There are five families of stainless steel, classified based on their crystalline structures:

• Austenitic Stainless Steel This is the most common of the five kinds of stainless steel produced today. This stainless steel has high formability and weldability, is non-magnetic and durable, and does not harden under heat treatment. The austenitic stainless steel is used for a wide range of applications, such as the in the manufacturing of equipment for automotive parts and trims, mining, food, beverage, chemical, and pharmaceutical purposes. This steel is also used to make cookware, cutlery, sinks, tanks, storage vessels, pressure vessels, architectural components, and many such things

• Ferritic Stainless Steel This stainless steel has magnetic properties but, like the austenitic stainless steel, this too does not harden with heat treatment. The ferritic stainless steel has five manufacturing grades depending on their composition. This is the least expensive type of stainless steel to produce. The ferritic stainless steel is used to manufacture automotive parts, household and industrial kitchenware equipment, and a variety of equipment used by different industries. Due to its good ductility and corrosion resistance, the uses of ferritic stainless steel are still growing

• Martensitic Stainless Steel The martensitic stainless steel is easy to produce as a high carbon or low carbon steel. This steel can be hardened using heat treatment using the austenitizing, quenching, and tempering processes. In recent developments, carbon has been replaced with nitrogen in the martensitic stainless steel in order to obtain greater strength and higher anti-corrosive property. This steel has magnetic properties but is less corrosion-resistant in comparison to austenitic and ferritic stainless steel. The martensitic stainless steel is used in aerospace, marine, petrochemical, food processing, and turbine energy sectors

• Duplex Stainless Steel This family of stainless steel gets its name due to the two-phase molecular micro-structure containing grains of the austenitic and ferritic stainless steel grains. This double combination gives it numerous properties such as strength, toughness, ductility, corrosion resistance, and resistance to stress corrosion cracking. Due to a list of attractive properties inherited from the austenitic and ferritic stainless steel families, the duplex stainless steel has a multitude of uses in various industries dealing with chemical processing, petrochemical, oil and natural gas, pharmaceutical products, geothermal units, sea water desalination, biomedical, mining equipment, energy and utilities, nuclear power plants, solar power energy, and many more

• Precipitation-Hardening Stainless Steel The precipitation hardening stainless steel is similar in corrosion resistance to the austenitic steel.

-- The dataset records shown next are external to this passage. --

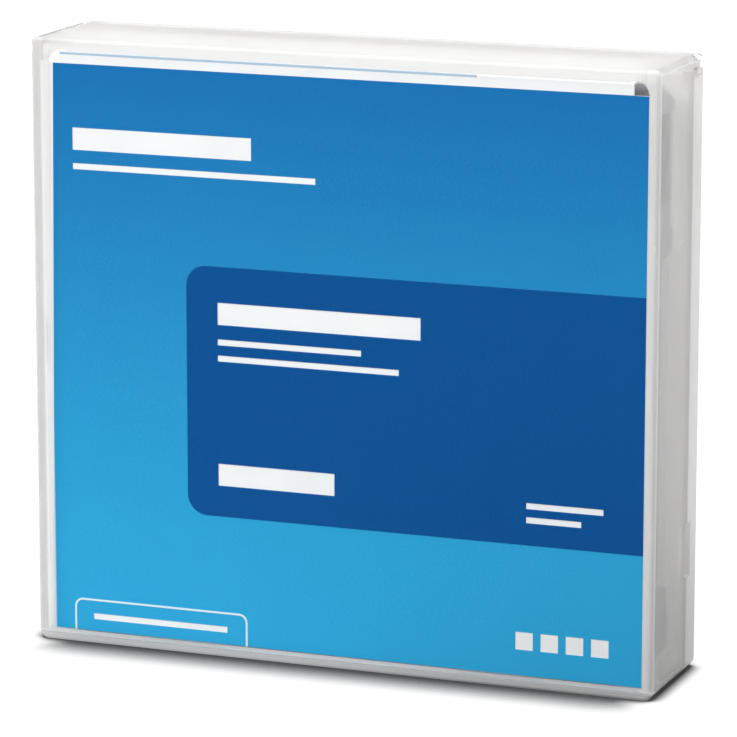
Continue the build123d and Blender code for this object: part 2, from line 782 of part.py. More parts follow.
# Screws, one at each corner
with BuildPart() as shell_screws:
    with BuildSketch(at_y(screw_head_y)):
        with Locations(*boss_places):
            Circle(screw_head_radius)
    extrude(amount=screw_head_wall)
    with BuildSketch(at_y(screw_head_y)):
        with Locations(*boss_places):
            Circle(screw_radius)
    extrude(amount=screw_length)
    with BuildSketch(at_y(screw_head_y)):
        with Locations(*boss_places):
            Rectangle(screw_cross_length, screw_cross_width)
            Rectangle(screw_cross_width, screw_cross_length)
    extrude(amount=screw_cross_depth, mode=Mode.SUBTRACT)

# Door: a slide behind the window, with a finger for the drive's opener
with BuildPart() as door:
    with BuildSketch(at_x(door_inner_x)):
        with Locations((split_y, door_low_z)):
            Rectangle(
                door_back_y - door_front_y,
                door_top_z - door_low_z,
                align=(Align.CENTER, Align.MIN),
            )
    extrude(amount=door_wall)
    with BuildSketch(at_x(door_outer_x)):
        with Locations((split_y, window_top_z - door_finger_drop)):
            Rectangle(door_finger_width, door_finger_height, align=(Align.CENTER, Align.MAX))
    extrude(amount=run_gap + door_finger_reach)

# Door spring, a long thin coil in the channel under the door
with BuildPart() as door_spring:
    with BuildLine() as coil:
        Helix(
            pitch=door_spring_length / door_spring_turns,
            height=door_spring_length,
            radius=door_spring_radius,
            center=(spring_x, spring_y, spring_low_z),
        )
    with BuildSketch(Plane(coil.line @ 0, z_dir=coil.line % 0)):
        RegularPolygon(door_spring_wire, 4)
    sweep(is_frenet=True)

# Leader pin, its clamp, the tape's free end and the wire that holds the pin in its sockets
with BuildPart() as leader_pin:
    with BuildSketch(at_y(pin_back_y)):
        with Locations((pin_x, pin_z)):
            Circle(pin_radius)
    extrude(amount=pin_back_y - pin_front_y)
    with BuildSketch(at_y(pin_back_y), at_y(pin_front_y + pin_head_wall)):
        with Locations((pin_x, pin_z)):
            Circle(pin_head_radius)
    extrude(amount=pin_head_wall)
    heads = leader_pin.edges().filter_by(GeomType.CIRCLE).group_by(Axis.Y)
    chamfer(heads[0] + heads[-1], pin_head_chamfer)

# The tape leaves the pack on the line that touches it and runs to the pin
pin_away = sqrt(pin_x**2 + (pin_z - reel_z) ** 2)
touch_angle = atan2(pin_z - reel_z, pin_x) + acos((pack_radius + run_gap) / pin_away)
touch_x = (pack_radius + run_gap) * cos(touch_angle)
touch_z = reel_z + (pack_radius + run_gap) * sin(touch_angle)
span = sqrt((pin_x - touch_x) ** 2 + (pin_z - touch_z) ** 2)
span_angle = degrees(atan2(pin_z - touch_z, pin_x - touch_x))
clamp_inner = pin_radius + clamp_gap
clamp_outer = clamp_inner + clamp_wall

with BuildPart() as tape_leader:
    with BuildSketch(at_y(split_y + tape_width / 2 - leader_inset)):
        with Locations(Location((touch_x, touch_z), span_angle)):
            Rectangle(span - clamp_inner - fit_gap, leader_wall, align=(Align.MIN, Align.MIN))
    extrude(amount=tape_width - 2 * leader_inset)

with BuildPart() as pin_clamp:
    with BuildSketch(at_y(split_y + clamp_length / 2)):
        with Locations(Location((pin_x, pin_z), span_angle)):
            Circle(clamp_outer)
            Circle(clamp_inner, mode=Mode.SUBTRACT)
            Rectangle(
                2 * clamp_outer, clamp_slot, align=(Align.MAX, Align.CENTER), mode=Mode.SUBTRACT
            )
    extrude(amount=clamp_length)

wire_z = pin_z + pin_radius + seat_gap + spring_wire
wire_back_x = boss_places[1][0] + boss_radius + seat_gap + spring_wire
with BuildPart() as pin_spring:
    with BuildLine() as wire:
        FilletPolyline(
            (pin_x + spring_past_pin, split_y - arm_reach, wire_z),
            (wire_back_x, split_y - arm_reach, wire_z + spring_rise),
            (wire_back_x, split_y + arm_reach, wire_z + spring_rise),
            (pin_x + spring_past_pin, split_y + arm_reach, wire_z),
            radius=spring_bend,
        )
    with BuildSketch(Plane(wire.line @ 0, z_dir=wire.line % 0)):
        RegularPolygon(spring_wire, 6)
    sweep()

# Reel hub with the lower flange, the drive teeth under it and the brake teeth inside
with BuildPart() as reel_hub:
    with BuildSketch(Plane.XY.offset(reel_z)):
        with BuildLine():
            Polyline(
                (0, hub_floor_y),
                (hub_inner, hub_floor_y),
                (hub_inner, slot_front_y),
                (hub_radius, slot_front_y),
                (hub_radius, slot_back_y),
                (flange_radius, slot_back_y + flange_wall - flange_rim_wall),
                (flange_radius, slot_back_y + flange_wall),
                (boss_outer, slot_back_y + flange_wall),
                (boss_outer, tooth_root_y),
                (drive_ring_inner, tooth_root_y),
                (drive_ring_inner, hub_under_y),
                (0, hub_under_y),
                close=True,
            )
        make_face()
    revolve(axis=reel_axis)
    with BuildSketch(at_y(tooth_root_y)):
        with Locations((0, reel_z)):
            with PolarLocations(drive_middle, drive_teeth):
                Rectangle(
                    boss_outer - drive_ring_inner - 2 * drive_tooth_margin,
                    drive_pitch * drive_tooth_share,
                )
    extrude(amount=-drive_tooth_height, taper=tooth_taper)
    with BuildSketch(at_y(hub_floor_y)):
        with Locations((0, reel_z)):
            with PolarLocations(brake_middle, brake_teeth):
                Rectangle(brake_ring_outer - brake_ring_inner, brake_pitch * brake_tooth_share)
    extrude(amount=brake_tooth_height, taper=tooth_taper)
    # holes for the release plate's legs
    with BuildSketch(at_y(tooth_tip_y + over)):
        with Locations((0, reel_z)):
            with PolarLocations(release_leg_from_axis, release_leg_count, start_angle=90):
                Circle(release_leg_radius + run_gap)
    extrude(amount=tooth_tip_y - hub_floor_y + 2 * over, mode=Mode.SUBTRACT)

with BuildPart() as reel_flange:
    with BuildSketch(Plane.XY.offset(reel_z)):
        with BuildLine():
            Polyline(
                (hub_inner + flange_lip, slot_front_y),
                (hub_radius + flange_land, slot_front_y),
                (flange_radius, slot_front_y - flange_wall + flange_rim_wall),
                (flange_radius, slot_front_y - flange_wall),
                (hub_inner + flange_lip, slot_front_y - flange_wall),
                close=True,
            )
        make_face()
    revolve(axis=reel_axis)

with BuildPart() as tape_pack:
    with BuildSketch(at_y(split_y + tape_width / 2)):
        with Locations((0, reel_z)):
            Circle(pack_radius)
            Circle(hub_radius + fit_gap, mode=Mode.SUBTRACT)
    extrude(amount=tape_width)

# Steel plate that the drive's magnet pulls on
with BuildPart() as drive_plate:
    with BuildSketch(at_y(hub_under_y + plate_wall)):
        with Locations((0, reel_z)):
            Circle(plate_radius)
            Circle(plate_bore, mode=Mode.SUBTRACT)
            with PolarLocations(release_leg_from_axis, release_leg_count, start_angle=90):
                Circle(release_leg_radius + 2 * run_gap, mode=Mode.SUBTRACT)
            with PolarLocations((plate_radius + plate_bore) / 2, release_leg_count, start_angle=30):
                Circle(plate_hole_radius, mode=Mode.SUBTRACT)
    extrude(amount=plate_wall)

# Brake button: teeth towards the hub's floor, a socket on the shell's square post
with BuildPart() as brake_button:
    with BuildSketch(at_y(brake_root_y)):
        with Locations((0, reel_z)):
            Circle(brake_ring_outer)
    extrude(amount=brake_disc_wall)
    with BuildSketch(at_y(brake_root_y)):
        with Locations((0, reel_z)):
            Circle(brake_boss_radius)
    extrude(amount=brake_root_y - brake_boss_y)
    with BuildSketch(at_y(brake_root_y)):
        with Locations((0, reel_z)):
            with PolarLocations(brake_middle, brake_teeth):
                Rectangle(
                    brake_ring_outer - brake_ring_inner - 2 * button_tooth_margin,
                    brake_pitch * button_tooth_share,
                )
    extrude(amount=-brake_tooth_height, taper=tooth_taper)
    with BuildSketch(at_y(brake_boss_y)):
        with Locations((0, reel_z)):
            Rectangle(brake_post_side + 2 * run_gap, brake_post_side + 2 * run_gap)
    extrude(amount=-(brake_root_y - brake_socket_roof - brake_boss_y), mode=Mode.SUBTRACT)
    # pad that the release plate pushes on
    with BuildSketch(at_y(brake_pad_y)):
        with Locations((0, reel_z)):
            Circle(brake_pad_radius)
    extrude(amount=brake_pad_y - brake_root_y)

with BuildPart() as brake_spring:
    coil_start_y = inner_front_y + run_gap
    coil_length = brake_top_y - run_gap - coil_start_y - 2 * brake_spring_wire
    with BuildLine() as brake_coil:
        Helix(
            pitch=coil_length / brake_spring_turns,
            height=coil_length,
            radius=brake_spring_radius,
            center=(0, coil_start_y + brake_spring_wire, reel_z),
            direction=(0, 1, 0),
        )
    with BuildSketch(Plane(brake_coil.line @ 0, z_dir=brake_coil.line % 0)):
        RegularPolygon(brake_spring_wire, 4)
    sweep(is_frenet=True)

# Release plate: three legs through the hub's floor, for a drive to push
with BuildPart() as release_plate:
    with BuildSketch(at_y(release_y)):
        with Locations((0, reel_z)):
            Circle(release_disc_radius)
            with PolarLocations(0, release_leg_count, start_angle=90):
                with Locations((release_leg_from_axis / 2, 0)):
                    Rectangle(release_leg_from_axis, 2 * release_leg_radius)
            with PolarLocations(release_leg_from_axis, release_leg_count, start_angle=90):
                Circle(release_leg_radius)
    extrude(amount=release_wall)
    with BuildSketch(at_y(release_y)):
        with Locations((0, reel_z)):
            with PolarLocations(release_leg_from_axis, release_leg_count, start_angle=90):
                Circle(release_leg_radius)
    extrude(amount=-(tooth_root_y - release_leg_setback - release_y))

# Write-protect slide: a nub in the window on a wider body behind the wall
with BuildPart() as write_tab:
    nub = tab_window - tab_travel - 2 * run_gap
    nub_x = tab_window_x + run_gap + nub / 2
    with BuildSketch(Plane.XY.offset(cart_low_z + tab_recess)):
        with Locations((nub_x, tab_y)):
            Rectangle(nub, tab_window_width - 2 * run_gap)
    extrude(amount=shell_side_wall - tab_recess + run_gap)
    with BuildSketch(Plane.XY.offset(inner_low_z + run_gap)):
        with Locations((nub_x, tab_y)):
            Rectangle(nub + 2 * tab_lap, tab_window_width + 2 * tab_lap_side)
    extrude(amount=tab_wall)
    with BuildSketch(Plane.XY.offset(cart_low_z + tab_recess)):
        with Locations((nub_x, tab_y)):
            with GridLocations(tab_grip_pitch, 1, tab_grip_count, 1):
                Rectangle(tab_grip_width, tab_window_width)
    extrude(amount=tab_grip_depth, mode=Mode.SUBTRACT)

# Memory chip, a small board set across the rear corner
with BuildPart() as memory_chip:
    chip_reach = (chip_length + chip_wall) / 2 / sqrt(2) + seat_gap
    chip_place = Location((inner_x - chip_reach, inner_low_z + chip_reach), 45)
    with BuildSketch(at_y(inner_back_y - seat_gap)):
        with Locations(chip_place):
            Rectangle(chip_length, chip_wall)
    extrude(amount=chip_width)

pieces = {
    "case_base": case_base,
    "case_lid": case_lid,
    "insert_card": insert_card,
    "print_blue_field": print_blue_field,
    "print_dark_panel": print_dark_panel,
    "print_tab_outline": print_tab_outline,
    "label_sheet": label_sheet,
    "upper_shell": upper_shell,
    "lower_shell": lower_shell,
    "shell_screws": shell_screws,
    "door": door,
    "door_spring": door_spring,
    "leader_pin": leader_pin,
    "pin_clamp": pin_clamp,
    "pin_spring": pin_spring,
    "tape_leader": tape_leader,
    "tape_pack": tape_pack,
    "reel_hub": reel_hub,
    "reel_flange": reel_flange,
    "drive_plate": drive_plate,
    "brake_button": brake_button,
    "brake_spring": brake_spring,
    "release_plate": release_plate,
    "write_tab": write_tab,
    "memory_chip": memory_chip,
}

os.makedirs("parts", exist_ok=True)
for name, piece in pieces.items():
    piece.part.label = name
    export_step(piece.part, f"parts/{name}.step")
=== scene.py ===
from math import cos, radians, sin

import bpy
import numpy as np
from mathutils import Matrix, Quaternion, Vector


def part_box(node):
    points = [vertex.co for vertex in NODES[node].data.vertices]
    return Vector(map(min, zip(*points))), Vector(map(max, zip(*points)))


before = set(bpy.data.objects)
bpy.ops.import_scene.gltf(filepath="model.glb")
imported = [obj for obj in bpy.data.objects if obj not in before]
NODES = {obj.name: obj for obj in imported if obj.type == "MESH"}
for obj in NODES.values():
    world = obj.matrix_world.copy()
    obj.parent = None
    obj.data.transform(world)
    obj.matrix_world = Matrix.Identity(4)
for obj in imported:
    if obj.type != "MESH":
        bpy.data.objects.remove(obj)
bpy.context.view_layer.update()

# Data tape cartridge in its library case: the finish of every piece, the studio and the camera.
# Metres, X across the case, Y from its front to its back, Z up.

MM = 0.001

# Places that the finishes follow, from the frame
CASE_LOW, CASE_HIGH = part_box("case_lid")
CARD_LOW, CARD_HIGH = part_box("insert_card")
FIELD_LOW, FIELD_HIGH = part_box("print_blue_field")
PACK_LOW, PACK_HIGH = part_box("tape_pack")
SHEET_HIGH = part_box("label_sheet")[1]
REEL_X = (PACK_LOW.x + PACK_HIGH.x) / 2
REEL_Z = (PACK_LOW.z + PACK_HIGH.z) / 2
SHOULDER_Z = FIELD_HIGH.z
SIDE_FACE = CASE_HIGH.x - 1.35 * MM  # just inside the lid's side walls
NECK_X = CARD_HIGH.x - 2.7 * MM
LUG_RADIUS = 2.4 * MM  # of the quarter circle over each of the card's shoulders
FRONT_WALL = 1.2 * MM
FACE_SLACK = 0.05 * MM  # past a face, so that the face itself is counted in
LID_MILK = 0.5  # share of the lid's wall that scatters light; the rest is frosted but clear
SIDE_MILK = 0.23  # the same for the lid's side walls
STRIP_MILK = 0.6  # and for the strips of its front wall beside the card
BASE_MILK = 0.62  # and for the base
MILK_THROUGH = 0.35  # share of the scattered light that goes through the wall
STRIP_THROUGH = 0.3  # the same for the strips beside the card
CASE_BUMP = 0.006 * MM  # depth of the mould texture on the case
FROST_TINT = (0.83, 0.825, 0.825, 1.0)  # light that passes one frosted face
WINDOW_TINT = (0.93, 0.93, 0.925, 1.0)  # light that passes one polished face
WINDOW_EDGE = 0.15 * MM  # over which the polished window turns to frost
WINDOW_MIDDLE = 0.4 * MM  # the window's middle, to the right of the card's
WINDOW_HALF = CARD_HIGH.x - WINDOW_MIDDLE
WINDOW_SLANT_X = 0.46 * MM  # of the window's edges from the wall's inner face to its outer one
WINDOW_SLANT_Z = 0.29 * MM

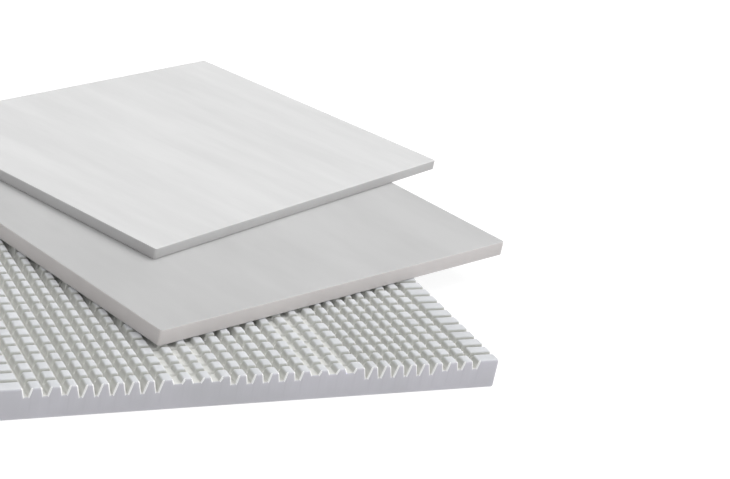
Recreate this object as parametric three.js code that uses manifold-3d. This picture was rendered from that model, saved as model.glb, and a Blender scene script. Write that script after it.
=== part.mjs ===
// A foam mattress shown as its three foam layers, fanned out on top of each other.
// Millimetres, +Z up. The origin is the middle of the base layer's underside.

import * as THREE from 'three';
import { mergeVertices } from 'three/addons/utils/BufferGeometryUtils.js';
import Module from 'manifold-3d';

// Driving dimensions shared by the layers.
const LENGTH = 2000;
const WIDTH = 1500;
const LAYER_GAP = 0.3;

// The base layer: a thick block whose top is cut into rows of small blocks.
const BASE_THICK = 120;
const BASE_CORNER_RADIUS = 12;

// Lengthwise zones of cross slots, from the middle zone outwards. Each outer zone is mirrored.
// lead is the distance from the last slot of the zone before it to its own first slot.
const MIDDLE_ZONE = { slots: 5, pitch: 64, top: 30, floor: 16, depth: 35 };
const OUTER_ZONES = [
  { slots: 3, lead: 70, pitch: 73, top: 43, floor: 26, depth: 18 },
  { slots: 6, lead: 74, pitch: 56, top: 30, floor: 7, depth: 47 },
  { slots: 3, lead: 59, pitch: 67.5, top: 30, floor: 14, depth: 34 },
];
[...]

However, this steel can be hardened to obtain four times greater strength than the austenitic stainless steel using the age hardening technique. The three types of steel in this category are low carbon martensitic, semi-austenitic, and austenitic. Uses of the precipitation-hardened stainless steel are mostly in the aerospace and high-tech industries due to its strength in manufacturing valves and gears, other engine components, high-strength shafts, blades for turbines, casting and moulding dies, and nuclear waste caskets.

Stainless steel can be found in everything around us. From construction to medical, food to energy, and every other sector today relies on stainless steel metal. Be it a safety pin or an artificial hip joint, stainless steel is the king of all metals. It is 100% recyclable with no loss of its original properties and a strong life span, making it the metal of the future.